*Prompt*. Report, word for word, every line of the material that contains "three".

*Supplied data*.
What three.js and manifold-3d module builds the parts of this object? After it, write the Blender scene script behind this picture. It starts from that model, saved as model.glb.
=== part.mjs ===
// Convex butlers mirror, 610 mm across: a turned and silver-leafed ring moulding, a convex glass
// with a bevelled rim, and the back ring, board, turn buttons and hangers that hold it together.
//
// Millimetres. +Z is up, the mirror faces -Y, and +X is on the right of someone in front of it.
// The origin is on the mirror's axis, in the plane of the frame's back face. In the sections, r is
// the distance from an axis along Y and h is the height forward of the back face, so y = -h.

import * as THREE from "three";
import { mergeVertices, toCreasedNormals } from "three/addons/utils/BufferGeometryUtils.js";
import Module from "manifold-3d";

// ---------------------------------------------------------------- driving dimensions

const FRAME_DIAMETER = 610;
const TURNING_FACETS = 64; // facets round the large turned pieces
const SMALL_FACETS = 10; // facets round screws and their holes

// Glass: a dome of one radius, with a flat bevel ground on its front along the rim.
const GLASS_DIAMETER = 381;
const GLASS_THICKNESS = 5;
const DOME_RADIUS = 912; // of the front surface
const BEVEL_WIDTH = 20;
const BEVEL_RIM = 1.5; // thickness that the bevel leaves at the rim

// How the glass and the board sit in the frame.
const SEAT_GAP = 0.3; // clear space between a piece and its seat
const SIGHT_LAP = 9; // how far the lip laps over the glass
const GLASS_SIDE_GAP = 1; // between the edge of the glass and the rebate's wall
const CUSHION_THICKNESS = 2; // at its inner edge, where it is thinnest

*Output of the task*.
What three.js and manifold-3d module builds the parts of this object? After it, write the Blender scene script behind this picture. It starts from that model, saved as model.glb.
import * as THREE from "three";
import { mergeVertices, toCreasedNormals } from "three/addons/utils/BufferGeometryUtils.js";